UK to withdraw from international fishing arrangement
- Published
The government is to end an arrangement that allows other countries to fish in UK waters, it has been announced.
The convention allows Irish, Dutch, French, German and Belgian vessels to fish within six and 12 nautical miles of UK coastline.
Environment Secretary Michael Gove said the move would help take back control of fishing access to UK waters.
The European Commission said it "took note" but felt the convention had been superseded by EU law.
Ireland's minister for agriculture, food and the marine, Michael Creed, however, said it was "unwelcome and unhelpful".
"Brexit poses very serious challenges to the seafood sector and this announcement will form part of the negotiations," he said.
The Scottish government backed the idea, saying it had been pressing for it "for some time".
The London Fisheries Convention sits alongside the EU Common Fisheries Policy, which allows all European Union countries access between 12 and 200 nautical miles of the UK and sets quotas for how much fish nations can catch.
The relationship between the UK and Ireland is further governed by a separate arrangement.
'Historic step'
Withdrawing from the convention, which was signed in 1964 before the UK joined what became the EU, means UK vessels will also lose the right to fish in waters six to 12 nautical miles offshore of the other countries.
What happens to the 12 to 200 mile area will be one of the issues at stake in Brexit negotiations.
Michael Gove told the BBC's Andrew Marr the change was about "taking back control" of UK waters, 6-12 miles from the coast.
When the UK left the EU it would become an "independent coastal state", he said.
He said the EU's common fisheries policy had been an environmental disaster and the government wanted to change that, upon Brexit, to ensure sustainable fish stocks in future.
But the SNP's Richard Lochhead, who held the post of fisheries minister in Scotland until last year, has concerns around fishing being used as a "bargaining chip" by the government, which would "let down UK fishermen".
"Michael Gove is doing his best to get maximum publicity out of the easy bit," he told BBC Radio 4's The World This Weekend. "But the difficult, complex bit is still to come [with] the Common Fisheries Policy.
UKIP's fisheries spokesman Mike Hookem also said he feared another "wholesale betrayal" without assurances about the 200-mile zone.
"Fishing communities across Britain voted to leave the EU to get back the rights to earn a living, support their communities and to stop the EU plundering our seas of fish that the UK could exploit economically," he said.
He added that the announcement was "no victory for the fishing community" and was instead a "government attempt to use smoke and mirrors to placate British fishermen, while at the same time having the option of handing most our fishing rights to the EU".
Inshore boost
Government figures say, external fishing contributed £604m to UK GDP in 2015 and employed around 12,000 fishers. In 2016, the fish processing industry supported around 18,000 jobs.
The industry's body, the National Federation of Fishermen's Organisations, welcomed the decision.

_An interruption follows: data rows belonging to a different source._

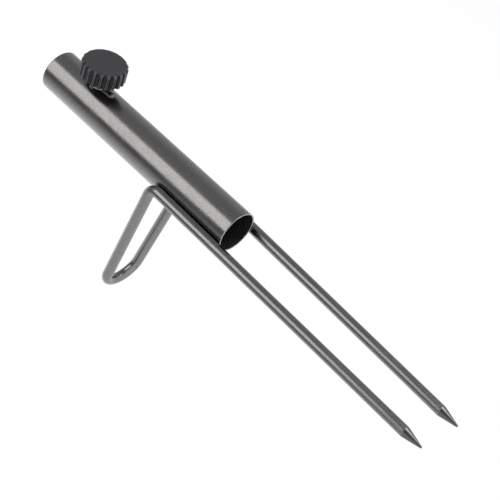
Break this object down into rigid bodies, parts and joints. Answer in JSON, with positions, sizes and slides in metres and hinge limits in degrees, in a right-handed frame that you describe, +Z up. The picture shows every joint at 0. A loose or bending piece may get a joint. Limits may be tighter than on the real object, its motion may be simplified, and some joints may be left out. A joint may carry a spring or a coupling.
{
  "type": "ground spike umbrella holder",
  "caption": "Steel pole socket with a bent, two-pronged ground spike and foot loop, and a fluted clamp knob on a threaded stud.",
  "frame": {"origin": "centre of the tube's lower rim, at ground level when the prongs are in the ground", "axes": "+Z up along the tube, out of the mouth that takes the pole; -Y the front, towards the knob; +Y the back, towards the foot loop; +X to the right seen from the front"},
  "size_m": [0.0478, 0.1625, 0.3898],
  "materials": {
    "plated_steel": "semi-gloss black nickel plate",
    "weld_metal": "plated weld bead",
    "stud_steel": "bright zinc plate",
    "knob_plastic": "satin black moulding"
  },
  "bodies": {
    "frame": {"socket_tube": "plated_steel", "spike_fork": "plated_steel", "clamp_nut": "plated_steel", "nut_weld_left": "weld_metal", "nut_weld_right": "weld_metal", "nut_weld_low": "weld_metal", "nut_weld_high": "weld_metal", "rod_weld_left_low": "weld_metal", "rod_weld_left_high": "weld_metal", "rod_weld_right_low": "weld_metal", "rod_weld_right_high": "weld_metal"},
    "screw": {"clamp_stud": "stud_steel"},
    "knob": {"clamp_knob": "knob_plastic"}
  },
  "joints": [
    {"name": "stud_slide", "type": "slide", "parent": "frame", "child": "screw", "axis": [0, 1, 0], "range_m": [-0.0097, 0.0022]},
    {"name": "knob_turn", "type": "hinge", "parent": "screw", "child": "knob", "pos_m": [0, 0, 0.1524], "axis": [0, 1, 0], "range_deg": [-2793.6, 633.6]}
  ],
  "couplings": [
    {"joint": "stud_slide", "follows": "knob_turn", "m_per_rad": 0.00019894}
  ]
}
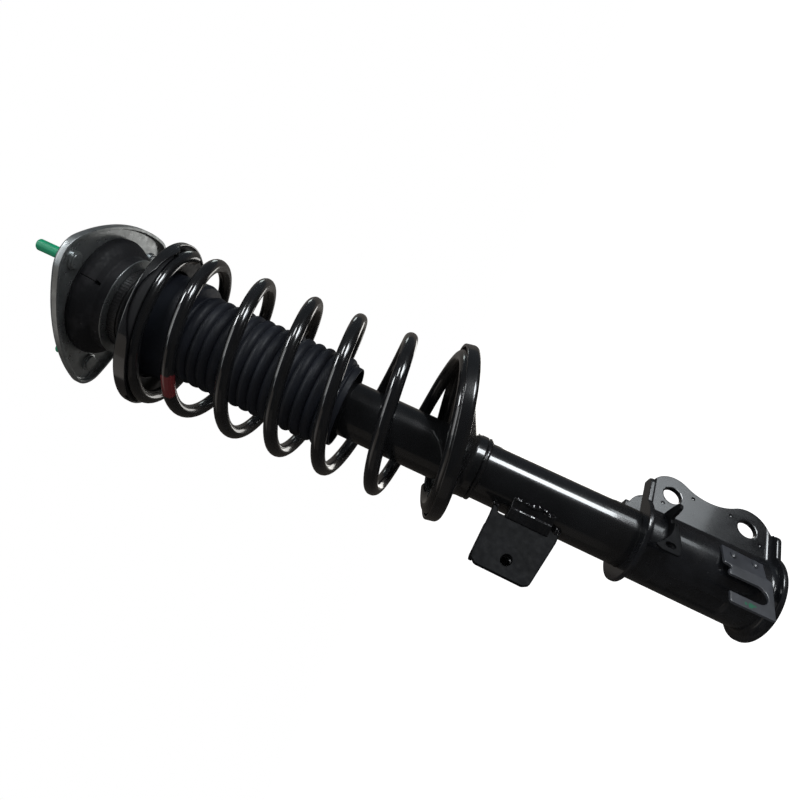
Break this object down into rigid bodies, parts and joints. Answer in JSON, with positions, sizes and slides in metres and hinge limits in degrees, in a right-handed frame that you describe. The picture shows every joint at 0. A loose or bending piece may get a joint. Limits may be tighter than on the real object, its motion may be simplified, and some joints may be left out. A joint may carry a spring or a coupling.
{
  "type": "strut assembly",
  "caption": "Front suspension strut with damper, coil spring, ribbed dust boot, rubber top mount with studs, swivelling upper seat and clamp bracket for the knuckle.",
  "frame": {"origin": "centre of the stud circle on the top face of the mount plate, where the strut's axis passes through it", "axes": "+Z along the strut's axis towards the studs, +X from the tube towards the knuckle bolt holes, Y across the two ears"},
  "size_m": [0.183, 0.1658, 0.66],
  "materials": {
    "black_paint": "gloss",
    "spring_paint": "gloss",
    "bracket_paint": "satin",
    "zinc": "satin",
    "steel": "machined",
    "rod_chrome": "polished",
    "mount_rubber": "matte",
    "seat_rubber": "satin",
    "boot_rubber": "satin",
    "foam": "matte",
    "race_plastic": "matte",
    "cage_plastic": "matte",
    "sleeve_green": "gloss",
    "band": "matte",
    "bronze": "satin",
    "cast": "satin"
  },
  "bodies": {
    "top_mount": {"mount_plate": "zinc", "mount_studs": "zinc", "stud_sleeves": "sleeve_green", "mount_rubber": "mount_rubber", "mount_cup": "zinc", "mount_sleeve": "steel", "mount_washer": "zinc", "rod_nut": "zinc", "upper_race": "race_plastic", "piston_rod": "rod_chrome", "stopper_cup": "zinc", "bump_stopper": "foam", "rebound_stop": "steel", "piston": "cast", "piston_band": "band", "piston_valve": "steel", "piston_nut": "steel"},
    "upper_seat": {"lower_race": "race_plastic", "upper_spring_seat": "black_paint", "spring_insulator": "seat_rubber", "dust_boot": "boot_rubber", "coil_spring": "spring_paint"},
    "ball_cage": {"bearing_cage": "cage_plastic", "bearing_balls": "steel"},
    "strut_body": {"strut_tube": "black_paint", "tube_cap": "race_plastic", "rod_seal": "seat_rubber", "rod_guide": "cast", "guide_bush": "bronze", "inner_tube": "steel", "base_valve": "cast", "base_cup": "black_paint", "lower_spring_seat": "black_paint", "seat_weld": "black_paint", "knuckle_bracket": "bracket_paint", "wire_bracket": "bracket_paint", "hose_bracket": "bracket_paint", "link_bracket": "black_paint", "link_nut": "zinc", "bracket_welds": "black_paint"}
  },
  "joints": [
    {"name": "steer_swivel", "type": "hinge", "parent": "top_mount", "child": "upper_seat", "pos_m": [0, 0, -0.03875], "axis": [0, 0, 1], "continuous": true},
    {"name": "cage_turn", "type": "hinge", "parent": "top_mount", "child": "ball_cage", "pos_m": [0, 0, -0.03875], "axis": [0, 0, 1], "continuous": true},
    {"name": "strut_stroke", "type": "slide", "parent": "upper_seat", "child": "strut_body", "axis": [0, 0, 1], "range_m": [0, 0.15], "stiffness_N_per_m": 25000, "springref_m": -0.05, "deforming": ["coil_spring", "dust_boot", "bump_stopper"]}
  ],
  "couplings": [
    {"joint": "cage_turn", "follows": "steer_swivel", "ratio": 0.5}
  ]
}
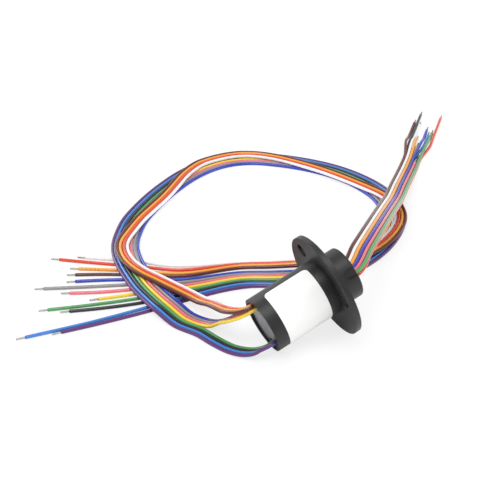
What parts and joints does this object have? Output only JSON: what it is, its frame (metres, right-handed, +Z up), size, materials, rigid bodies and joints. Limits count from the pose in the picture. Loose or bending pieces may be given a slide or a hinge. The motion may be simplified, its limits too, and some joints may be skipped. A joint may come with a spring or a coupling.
{
  "type": "slip ring",
  "caption": "Capsule slip ring with a round mounting flange, a turning hub on ball bearings and insulated flying leads at both ends.",
  "frame": {"origin": "middle of the bare slip ring, without its leads, at the height of the surface it lies on", "axes": "+Z up; the rotor axis lies in the XZ plane and rises towards +X, the rotor end; the capsule rests on its flange rim and its rear edge"},
  "size_m": [0.2599, 0.1702, 0.0397],
  "materials": {
    "housing_plastic": "satin, moulded",
    "cap_metal": "satin, fine turned",
    "potting_resin": "satin",
    "label_film": "smooth film",
    "bearing_steel": "ground",
    "ball_steel": "polished",
    "cage_brass": "satin",
    "spring_steel": "satin",
    "brush_board": "satin",
    "brush_gold": "bright",
    "shaft_aluminium": "turned",
    "ring_gold": "bright",
    "insulator_plastic": "satin",
    "lead_brown": "gloss, smooth insulation",
    "lead_orange": "gloss, smooth insulation",
    "lead_red": "gloss, smooth insulation",
    "lead_white": "gloss, smooth insulation",
    "lead_yellow": "gloss, smooth insulation",
    "lead_pink": "gloss, smooth insulation",
    "lead_grey": "gloss, smooth insulation",
    "lead_blue": "gloss, smooth insulation",
    "lead_violet": "gloss, smooth insulation",
    "lead_light_blue": "gloss, smooth insulation",
    "lead_black": "gloss, smooth insulation",
    "lead_green": "gloss, smooth insulation"
  },
  "bodies": {
    "capsule": {"stator_housing": "housing_plastic", "rear_cap": "cap_metal", "lead_potting": "potting_resin", "label": "label_film", "front_bearing_outer_ring": "bearing_steel", "rear_bearing_outer_ring": "bearing_steel", "preload_washer": "spring_steel", "upper_brush_block": "brush_board", "lower_brush_block": "brush_board", "upper_brush_wires": "brush_gold", "lower_brush_wires": "brush_gold", "stator_lead_brown": "lead_brown", "stator_lead_orange": "lead_orange", "stator_lead_red": "lead_red", "stator_lead_white": "lead_white", "stator_lead_yellow": "lead_yellow", "stator_lead_pink": "lead_pink", "stator_lead_grey": "lead_grey", "stator_lead_blue": "lead_blue", "stator_lead_violet": "lead_violet", "stator_lead_light_blue": "lead_light_blue", "stator_lead_black": "lead_black", "stator_lead_green": "lead_green", "rotor_lead_brown": "lead_brown", "rotor_lead_orange": "lead_orange", "rotor_lead_red": "lead_red", "rotor_lead_white": "lead_white", "rotor_lead_yellow": "lead_yellow", "rotor_lead_pink": "lead_pink", "rotor_lead_grey": "lead_grey", "rotor_lead_blue": "lead_blue", "rotor_lead_violet": "lead_violet", "rotor_lead_light_blue": "lead_light_blue", "rotor_lead_black": "lead_black", "rotor_lead_green": "lead_green"},
    "rotor": {"rotor_hub": "housing_plastic", "rotor_shaft": "shaft_aluminium", "retaining_clip": "spring_steel", "contact_rings": "ring_gold", "ring_insulators": "insulator_plastic", "rotor_potting": "potting_resin", "front_bearing_inner_ring": "bearing_steel", "rear_bearing_inner_ring": "bearing_steel"},
    "front_cage": {"front_bearing_cage": "cage_brass", "front_bearing_balls": "ball_steel"},
    "rear_cage": {"rear_bearing_cage": "cage_brass", "rear_bearing_balls": "ball_steel"}
  },
  "joints": [
    {"name": "rotor_spin", "type": "hinge", "parent": "capsule", "child": "rotor", "pos_m": [0.0079, 0, 0.01951], "axis": [0.9427, 0, 0.3337], "continuous": true},
    {"name": "front_cage_spin", "type": "hinge", "parent": "capsule", "child": "front_cage", "pos_m": [0.00592, 0, 0.01881], "axis": [0.9427, 0, 0.3337], "continuous": true},
    {"name": "rear_cage_spin", "type": "hinge", "parent": "capsule", "child": "rear_cage", "pos_m": [-0.01458, 0, 0.01155], "axis": [0.9427, 0, 0.3337], "continuous": true}
  ],
  "couplings": [
    {"joint": "front_cage_spin", "follows": "rotor_spin", "ratio": 0.448},
    {"joint": "rear_cage_spin", "follows": "rotor_spin", "ratio": 0.448}
  ]
}
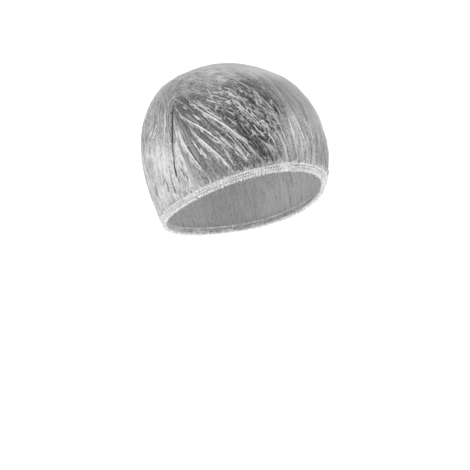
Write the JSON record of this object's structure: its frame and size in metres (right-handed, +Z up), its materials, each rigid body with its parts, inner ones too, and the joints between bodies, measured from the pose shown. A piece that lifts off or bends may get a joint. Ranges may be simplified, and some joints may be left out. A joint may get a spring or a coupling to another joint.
{
  "type": "disposable film cap",
  "caption": "Clear plastic film cap as worn on a head: a thin wrinkled crown whose folded hem is gathered on a flat elastic",
  "frame": {"origin": "On the inside of the crown at its highest point, where the cap bears on the top of the head.", "axes": "+Z up with the wearer's head upright; +X to the wearer's left; +Y to the back of the head, so the forehead is at -Y."},
  "size_m": [0.1704, 0.2063, 0.1694],
  "materials": {
    "film": "clear, crinkled",
    "elastic": "matt"
  },
  "bodies": {
    "root": {"film_crown": "film", "elastic_band": "elastic"}
  },
  "joints": []
}
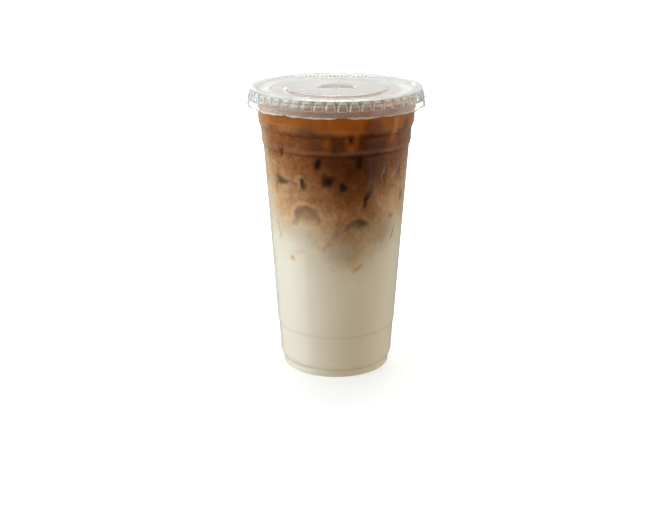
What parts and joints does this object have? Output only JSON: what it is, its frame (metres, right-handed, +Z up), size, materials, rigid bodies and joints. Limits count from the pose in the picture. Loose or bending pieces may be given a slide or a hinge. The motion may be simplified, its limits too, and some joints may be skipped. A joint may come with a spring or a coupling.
{
  "type": "iced coffee",
  "caption": "Tall clear cold cup with a flat push-on lid, filled with milk, latte and coffee in layers, with ice sunk in the drink.",
  "frame": {"origin": "middle of the foot ring's resting plane, under the cup's axis", "axes": "+Z up along the cup's axis towards the lid; +X and +Y along the two arms of the crossed straw slit, with -Y the shown side"},
  "size_m": [0.103, 0.103, 0.1695],
  "materials": {
    "clear_cup": "clear thin PET, smooth and glossy",
    "clear_lid": "clear thin PET, glossy, with fine moulded ribs",
    "milk": "cold milk, opaque off-white",
    "latte": "milk mixed with coffee, tan to brown, cloudy",
    "coffee": "coffee, dark and slightly clear"
  },
  "bodies": {
    "root": {"cup": "clear_cup", "lid": "clear_lid", "milk": "milk", "latte": "latte", "coffee": "coffee"}
  },
  "joints": []
}
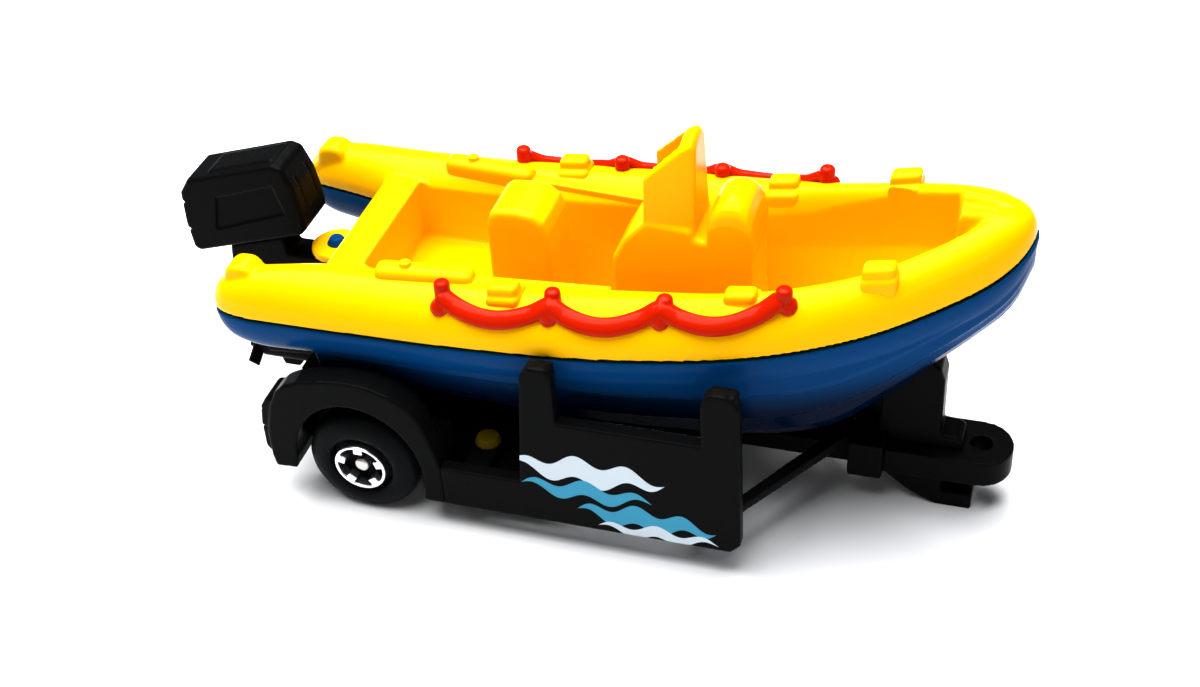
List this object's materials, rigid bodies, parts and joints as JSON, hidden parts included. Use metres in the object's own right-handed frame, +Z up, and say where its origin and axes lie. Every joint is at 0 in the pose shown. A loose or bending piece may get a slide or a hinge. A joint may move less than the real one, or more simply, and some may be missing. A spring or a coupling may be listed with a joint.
{
  "type": "toy boat on trailer",
  "caption": "Small moulded toy inflatable rescue boat with console, outboard motor and grab lines, resting on a two-wheeled launching trailer with hitch plate and sloped side boards.",
  "frame": {"origin": "on the floor under the middle of the whole toy", "axes": "+X to the bow and the hitch plate, +Y to port, +Z up; the toy is symmetrical about the XZ plane"},
  "size_m": [0.077, 0.0304, 0.0351],
  "materials": {
    "yellow_plastic": "satin moulded plastic",
    "blue_plastic": "gloss moulded plastic",
    "red_paint": "gloss red enamel printed over plastic",
    "black_plastic": "satin black plastic",
    "tyre_rubber": "matt black",
    "chrome_trim": "bright foil print",
    "steel_axle": "plain drawn wire"
  },
  "bodies": {
    "boat_and_trailer": {"deck_moulding": "yellow_plastic", "aft_seat": "yellow_plastic", "helm_console": "yellow_plastic", "deck_stud_port": "yellow_plastic", "deck_stud_starboard": "yellow_plastic", "hull": "blue_plastic", "pivot_pin": "blue_plastic", "grab_line_port": "red_paint", "grab_line_starboard": "red_paint", "chassis": "black_plastic", "drawbar": "black_plastic", "bow_post": "black_plastic", "mudguard_port": "black_plastic", "mudguard_starboard": "black_plastic", "side_panel_port": "black_plastic", "side_panel_starboard": "black_plastic", "axle": "steel_axle"},
    "wheel_pair_port": {"wheel_port": "tyre_rubber", "hub_trim_port": "chrome_trim"},
    "wheel_pair_starboard": {"wheel_starboard": "tyre_rubber", "hub_trim_starboard": "chrome_trim"},
    "outboard": {"outboard_cowl": "black_plastic", "outboard_leg": "black_plastic", "propeller": "black_plastic"}
  },
  "joints": [
    {"name": "wheel_port_spin", "type": "hinge", "parent": "boat_and_trailer", "child": "wheel_pair_port", "pos_m": [-0.01773, 0.01302, 0.00525], "axis": [0, 1, 0], "continuous": true},
    {"name": "wheel_starboard_spin", "type": "hinge", "parent": "boat_and_trailer", "child": "wheel_pair_starboard", "pos_m": [-0.01773, -0.01302, 0.00525], "axis": [0, 1, 0], "continuous": true},
    {"name": "outboard_steer", "type": "hinge", "parent": "boat_and_trailer", "child": "outboard", "pos_m": [-0.02438, 0, 0.0168], "axis": [0, 0, 1], "range_deg": [-28, 28]}
  ]
}
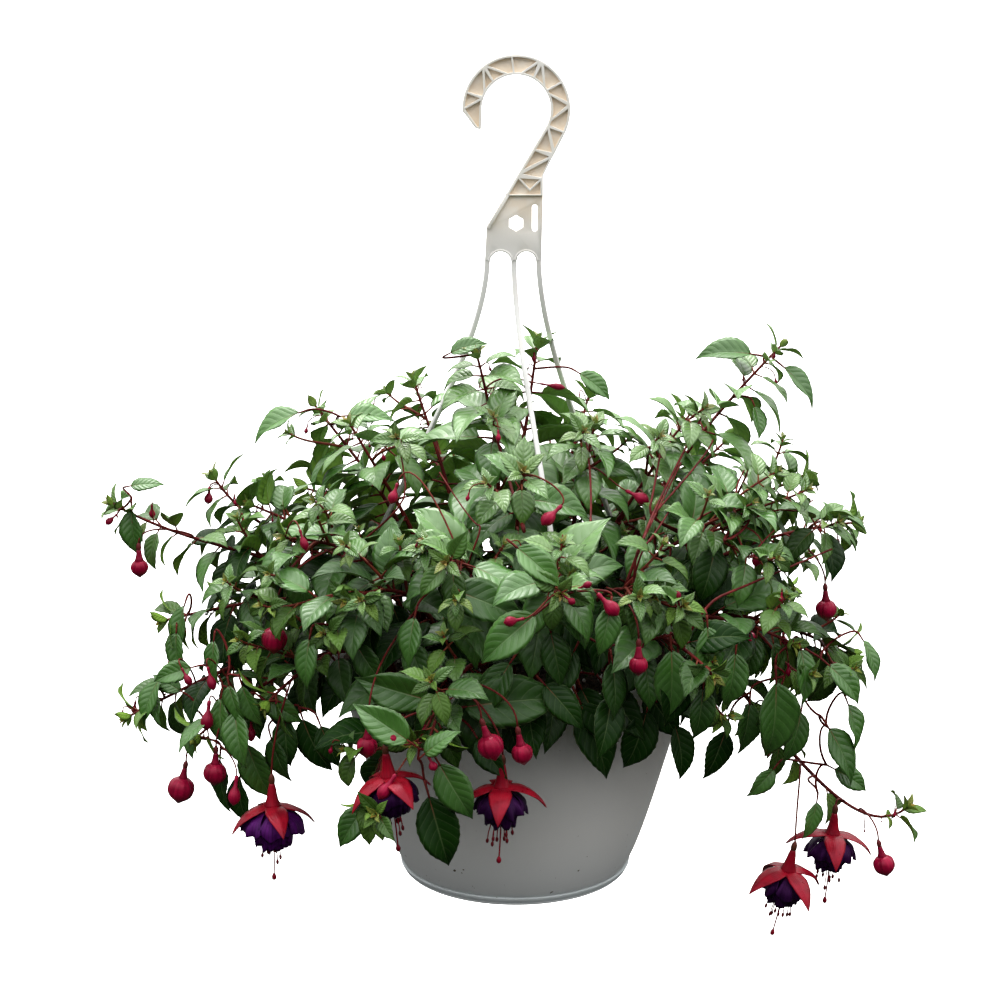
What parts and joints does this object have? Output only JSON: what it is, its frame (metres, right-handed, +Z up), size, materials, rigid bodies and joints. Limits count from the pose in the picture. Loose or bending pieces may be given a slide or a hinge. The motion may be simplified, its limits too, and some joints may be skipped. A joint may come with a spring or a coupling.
{
  "type": "fuchsia hanging basket",
  "caption": "Flowering trailing fuchsia growing in a round white plastic pot with a clip-on drip tray, carried by a one-piece plastic hanger with a hook and splayed legs.",
  "frame": {"origin": "the point at the top of the hook's inner arc, where the hook bears on whatever it hangs from", "axes": "+Z up, +Y to the back, +X to the right as seen from the front; the hook opens towards -X and lies in the XZ plane"},
  "size_m": [0.5334, 0.4546, 0.5767],
  "materials": {
    "hanger_plastic": "off-white moulded plastic, cream in the recesses",
    "pot_plastic": "off-white moulded plastic, matt, slightly soiled",
    "tray_plastic": "off-white moulded plastic, matt",
    "soil": "dark crumbly peat potting soil",
    "foliage": "green leaves with a grey-green sheen on red stems",
    "flowers": "waxy crimson sepals over dark violet petals",
    "buds": "waxy crimson-pink buds"
  },
  "bodies": {
    "root": {"bud_back": "buds", "bud_far_left": "buds", "bud_front": "buds", "bud_front_left": "buds", "bud_front_right": "buds", "bud_front_small": "buds", "bud_left_high": "buds", "bud_left_inner": "buds", "bud_left_low": "buds", "bud_right": "buds", "bud_right_low": "buds", "drip_tray": "tray_plastic", "flower_back": "flowers", "flower_front": "flowers", "flower_front_left": "flowers", "flower_left": "flowers", "flower_right": "flowers", "flower_right_low": "flowers", "hanger": "hanger_plastic", "pot": "pot_plastic", "potting_soil": "soil", "shoot_01": "foliage", "shoot_02": "foliage", "shoot_03": "foliage", "shoot_04": "foliage", "shoot_05": "foliage", "shoot_06": "foliage", "shoot_07": "foliage", "shoot_08": "foliage", "shoot_09": "foliage", "shoot_10": "foliage", "shoot_11": "foliage", "shoot_12": "foliage", "shoot_13": "foliage", "shoot_14": "foliage", "shoot_15": "foliage", "shoot_16": "foliage", "shoot_17": "foliage", "shoot_18": "foliage", "shoot_19": "foliage", "shoot_20": "foliage", "shoot_21": "foliage", "shoot_22": "foliage", "shoot_23": "foliage", "shoot_24": "foliage", "shoot_25": "foliage", "shoot_26": "foliage", "shoot_27": "foliage", "shoot_28": "foliage", "shoot_29": "foliage", "shoot_30": "foliage", "shoot_31": "foliage", "shoot_32": "foliage", "shoot_33": "foliage", "shoot_34": "foliage", "shoot_35": "foliage", "shoot_36": "foliage", "shoot_37": "foliage", "shoot_38": "foliage", "shoot_39": "foliage"}
  },
  "joints": []
}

Chief executive Barrie Deas said: "This is welcome news and an important part of establishing the UK as an independent coastal state with sovereignty over its own exclusive economic zone."
Its chairman Mike Cohen said a 12-mile exclusive zone for UK boats would be "a good thing" for the UK's inshore fishing fleet.
'Aggressive tactic'
Will McCallum, Greenpeace UK head of oceans, said leaving the convention would not in itself deliver a better future for the UK fishing industry, and that for years governments had blamed the EU for their "failure" to support the small-scale, sustainable fishers.
He said, for example, that the UK had had the power since 2013 to decide how to allocate its EU fishing quota but that a report by Greenpeace in 2016, external had found almost two thirds of that quota was concentrated in the hands of three companies.
He said the UK would also still be bound by the UN convention of the law of the seas - which requires cooperation with neighbours.
But Mr McCallum said he was "excited" that the government was making fishing a priority, after fearing fishing communities would end up "at the bottom of the heap" amidst complex Brexit negotiations.
Environmental law firm ClientEarth consultant Dr Tom West said the move appeared to be an aggressive negotiating tactic.
"As a country outside the EU we need to consider how we can best co-operate with our neighbours, rather than unilaterally withdrawing from all agreements in the hope that standing alone will make us better."